13) For resorts & legitimate agents (prevention and response)
- Public posts: pin official booking channels, warn of impersonators, and list verified contact numbers/emails.
- Watermark room photos and use structured data on your site to outrank fakes.
- KYC before honoring third-party “confirmed bookings.”
- Incident SOP: respond to victim inquiries in writing, preserve emails/logs, coordinate with PNP/NBI, and file platform impersonation claims.
- Contracting: ensure accredited partners; include anti-impersonation clauses and takedown cooperation.
14) FAQs
Q: Do I need a blotter first? Not legally required to start a card/bank dispute or DTI filing, but a police/NBI report strengthens recovery and escalation.
Q: Can I record the scammer’s call? Avoid secret voice recordings without consent (R.A. 4200). Use texts/chats/emails instead.
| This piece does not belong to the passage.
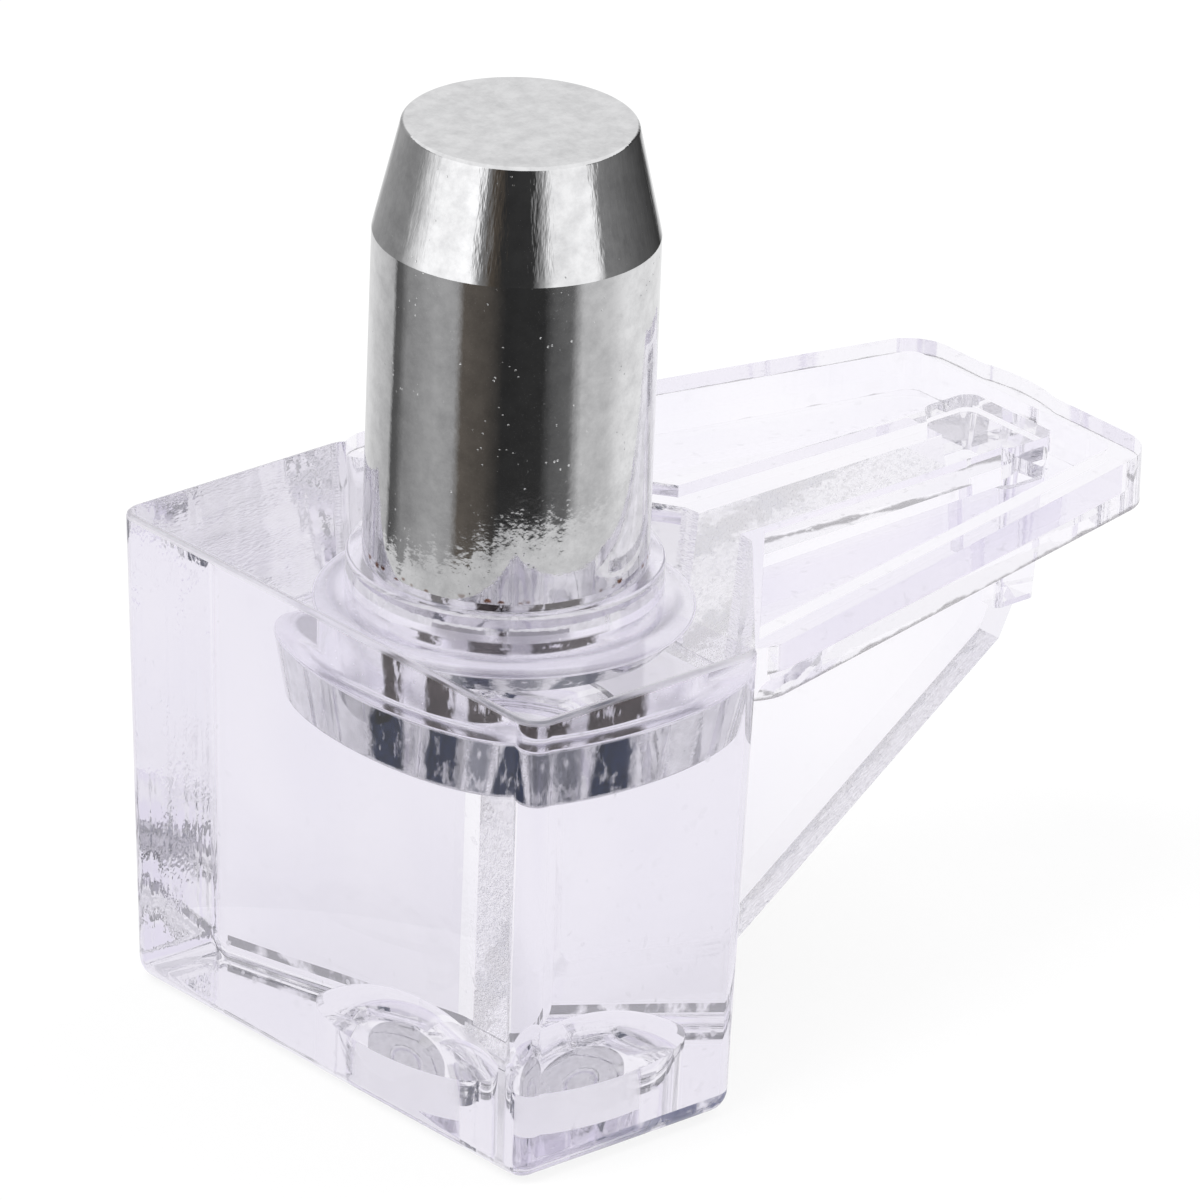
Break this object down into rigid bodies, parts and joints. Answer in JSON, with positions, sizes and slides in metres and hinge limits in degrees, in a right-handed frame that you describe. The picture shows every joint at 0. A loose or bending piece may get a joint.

Q: The resort exists but says my name isn’t on the list—what case is that? Still estafa if deceit induced payment to an unauthorized party; also deceptive online sales for DTI.
Q: Can I sue the platform? Platforms generally have safe-harbor rules; however, they must respond to lawful takedown/preservation requests and may be liable for non-compliance with their own policies or local orders.
15) One-page action checklist (tear-out)
- Freeze/Dispute: call bank/e-wallet/card; request chargeback/recall.
- Preserve: screenshots, URLs, chats, receipts, emails, resort denial.
- Report: PNP-ACG/NBI, DTI, platform, DOT/LGU as applicable, NPC if data misuse.
- File: Complaint-Affidavit with annexes; consider Small Claims for refund.
- Monitor: case status, payment provider dispute, and credit alerts.
Disclaimer
This article provides general legal information for the Philippine context and is not a substitute for tailored legal advice. Complex or high-value cases—especially those involving cross-border actors, mule networks, or significant data compromise—benefit from counsel experienced in cybercrime and electronic evidence.